▶ [Records shown]
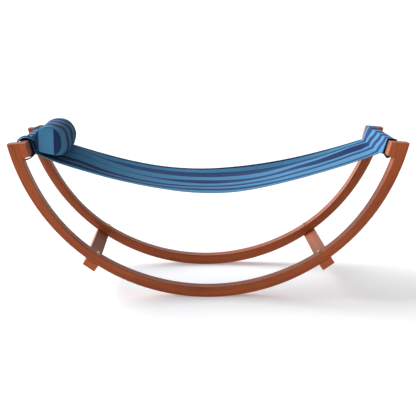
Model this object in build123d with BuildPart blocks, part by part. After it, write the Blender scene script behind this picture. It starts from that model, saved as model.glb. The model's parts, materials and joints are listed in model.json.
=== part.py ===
from build123d import *
import os
from math import cos, radians, sin, sqrt, tan

os.makedirs("parts", exist_ok=True)

# A rocking hammock: two bent rails joined by four boards, a cloth sling between the upper two.
# Millimetres. X runs from the head end to the foot end, Y across the rails, Z up from the floor.
# Sections are drawn for the foot end (side = +1) and mirrored for the head end (side = -1).

# --- driving dimensions ---
overall_width = 750.0
rail_width = 75.0            # across, along Y
rail_radius = 1028.0         # convex edge, which rolls on the floor
rail_half_length = 999.0     # X of the convex edge's top corner
top_slope = 4.0              # degrees, the top cut drops outwards
rail_edge_round = 4.0
rail_depths = [              # (degrees from the lowest point, depth), down one side
    (64, 51.0), (54, 46.5), (42, 43.5), (30, 46.5), (15, 50.3), (0, 51.0)
]

seat_angle = 73.6            # degrees from the lowest point to the middle of the crossbar
seat_depth = 54.4            # rail depth there
seat_lean = 15.2             # degrees from upright
seat_below = 45.0            # length of the flat seat below its middle

board_thickness = 35.0
board_round = 1.5
crossbar_below = 40.0        # length of the crossbar's section below its middle
stretcher_angle = 35.0       # degrees from the lowest point
stretcher_width = 70.0
seat_gap = 0.02              # a flat board on the convex edge touches it along one line

m10_radius = 5.0
m10_hole_radius = 5.2
m10_head_flats = 17.0
m10_head_height = 6.4
m10_nut_height = 8.0
m10_washer_radius = 10.5
m10_washer_thickness = 2.0
m10_recess_radius = 13.0
board_recess_depth = 9.0
spot_face_depth = 43.5       # depth of rail left under the nut's washer
m10_length = 85.0            # under the head

m8_radius = 4.0
m8_hole_radius = 4.2
m8_head_radius = 6.5
m8_head_height = 8.0
m8_socket_flats = 6.0
m8_socket_depth = 4.5
m8_washer_radius = 8.0
m8_washer_thickness = 1.6
m8_recess_radius = 10.0
m8_grip = 44.0               # wood between the washer and the seat
m8_length = 70.0             # under the head
m8_spacing = 34.0            # between the two bolts of a joint, along the seat
insert_radius = 6.0
insert_length = 20.0
running_gap = 0.05
drill_lead = 6.0             # the drills start at least this far outside the wood
drill_through = 120.0        # longer than any hole through a rail

cloth = 3.0
sleeve_gap = 0.5
sleeve_half_width = 293.0
sleeve_binding_width = 4.0
binding_proud = 0.4          # the bindings stand out from the cloth
fold_x = 877.0               # line where the sling leaves each sleeve
bed_low = 541.0              # middle of the cloth at mid length
bed_slope = 0.345            # slope that the cloth tends to towards the ends
bed_bend = 450.0             # length over which it turns from one slope to the other
bed_half_width = 267.0
bed_head_half_width = 234.0  # drawn in at the head, to leave room for the pillow loops
bed_widens_to = 750.0        # X by which it has its full width
edge_binding_width = 8.0
edge_binding_thickness = 5.0

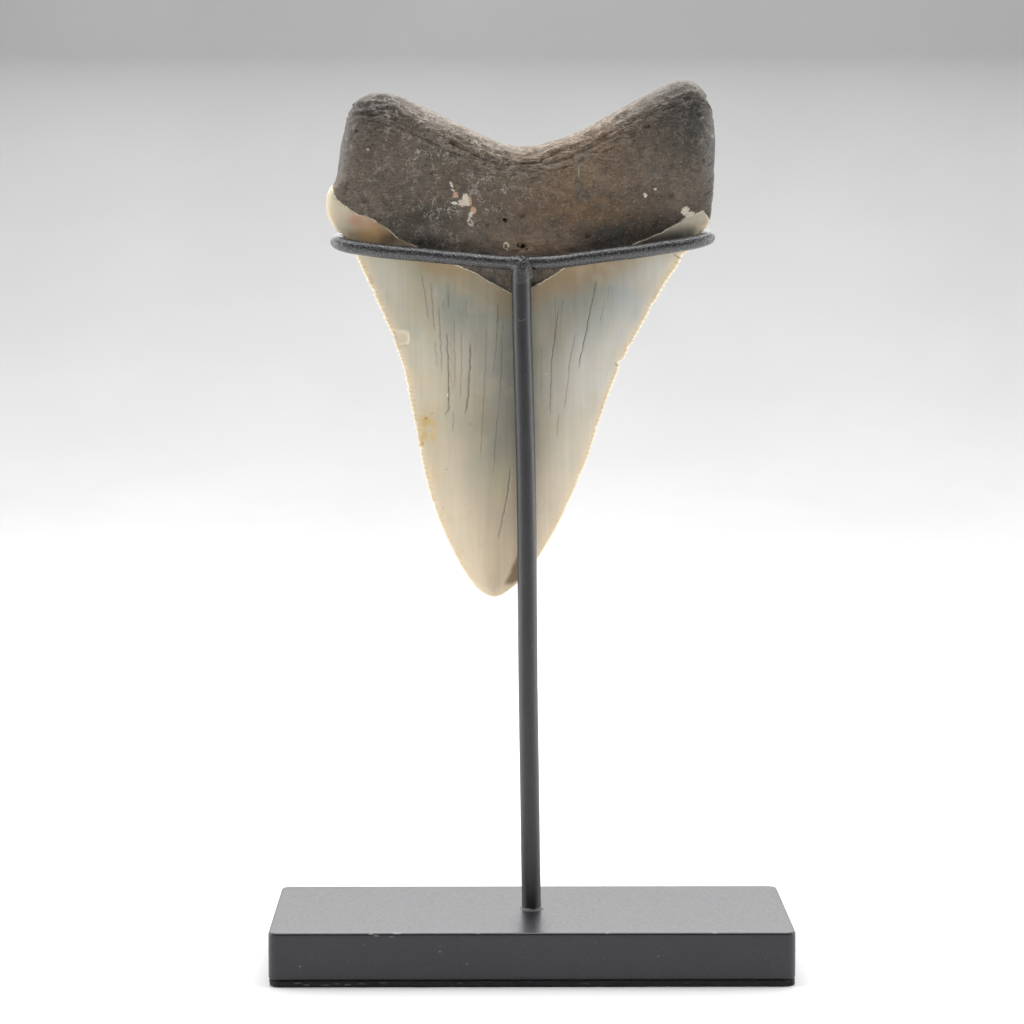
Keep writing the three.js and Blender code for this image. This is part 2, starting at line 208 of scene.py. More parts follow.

▶ [Objective] Please return the data above exactly as given.

▶ [Solution for this exercise]
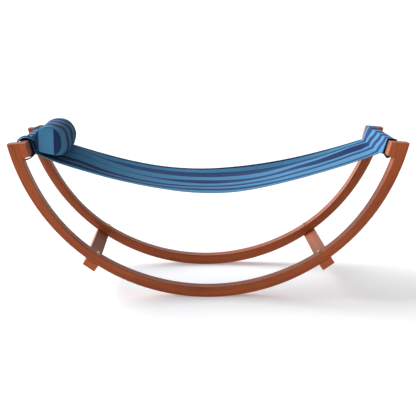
Model this object in build123d with BuildPart blocks, part by part. After it, write the Blender scene script behind this picture. It starts from that model, saved as model.glb. The model's parts, materials and joints are listed in model.json.
=== part.py ===
from build123d import *
import os
from math import cos, radians, sin, sqrt, tan

os.makedirs("parts", exist_ok=True)

# A rocking hammock: two bent rails joined by four boards, a cloth sling between the upper two.
# Millimetres. X runs from the head end to the foot end, Y across the rails, Z up from the floor.
# Sections are drawn for the foot end (side = +1) and mirrored for the head end (side = -1).

# --- driving dimensions ---
overall_width = 750.0
rail_width = 75.0            # across, along Y
rail_radius = 1028.0         # convex edge, which rolls on the floor
rail_half_length = 999.0     # X of the convex edge's top corner
top_slope = 4.0              # degrees, the top cut drops outwards
rail_edge_round = 4.0
rail_depths = [              # (degrees from the lowest point, depth), down one side
    (64, 51.0), (54, 46.5), (42, 43.5), (30, 46.5), (15, 50.3), (0, 51.0)
]

seat_angle = 73.6            # degrees from the lowest point to the middle of the crossbar
seat_depth = 54.4            # rail depth there
seat_lean = 15.2             # degrees from upright
seat_below = 45.0            # length of the flat seat below its middle

board_thickness = 35.0
board_round = 1.5
crossbar_below = 40.0        # length of the crossbar's section below its middle
stretcher_angle = 35.0       # degrees from the lowest point
stretcher_width = 70.0
seat_gap = 0.02              # a flat board on the convex edge touches it along one line

m10_radius = 5.0
m10_hole_radius = 5.2
m10_head_flats = 17.0
m10_head_height = 6.4
m10_nut_height = 8.0
m10_washer_radius = 10.5
m10_washer_thickness = 2.0
m10_recess_radius = 13.0
board_recess_depth = 9.0
spot_face_depth = 43.5       # depth of rail left under the nut's washer
m10_length = 85.0            # under the head

m8_radius = 4.0
m8_hole_radius = 4.2
m8_head_radius = 6.5
m8_head_height = 8.0
m8_socket_flats = 6.0
m8_socket_depth = 4.5
m8_washer_radius = 8.0
m8_washer_thickness = 1.6
m8_recess_radius = 10.0
m8_grip = 44.0               # wood between the washer and the seat
m8_length = 70.0             # under the head
m8_spacing = 34.0            # between the two bolts of a joint, along the seat
insert_radius = 6.0
insert_length = 20.0
running_gap = 0.05
drill_lead = 6.0             # the drills start at least this far outside the wood
drill_through = 120.0        # longer than any hole through a rail

cloth = 3.0
sleeve_gap = 0.5
sleeve_half_width = 293.0
sleeve_binding_width = 4.0
binding_proud = 0.4          # the bindings stand out from the cloth
fold_x = 877.0               # line where the sling leaves each sleeve
bed_low = 541.0              # middle of the cloth at mid length
bed_slope = 0.345            # slope that the cloth tends to towards the ends
bed_bend = 450.0             # length over which it turns from one slope to the other
bed_half_width = 267.0
bed_head_half_width = 234.0  # drawn in at the head, to leave room for the pillow loops
bed_widens_to = 750.0        # X by which it has its full width
edge_binding_width = 8.0
edge_binding_thickness = 5.0

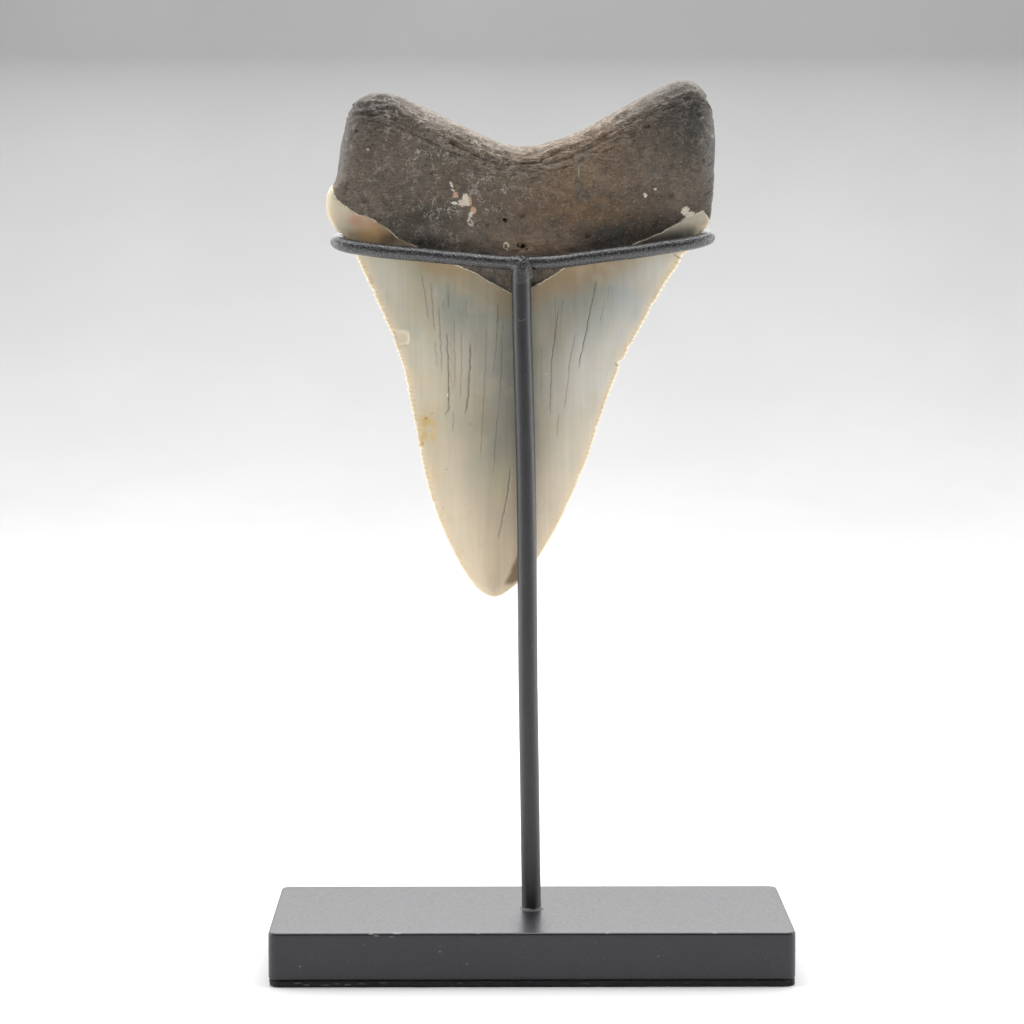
Keep writing the three.js and Blender code for this image. This is part 2, starting at line 208 of scene.py. More parts follow.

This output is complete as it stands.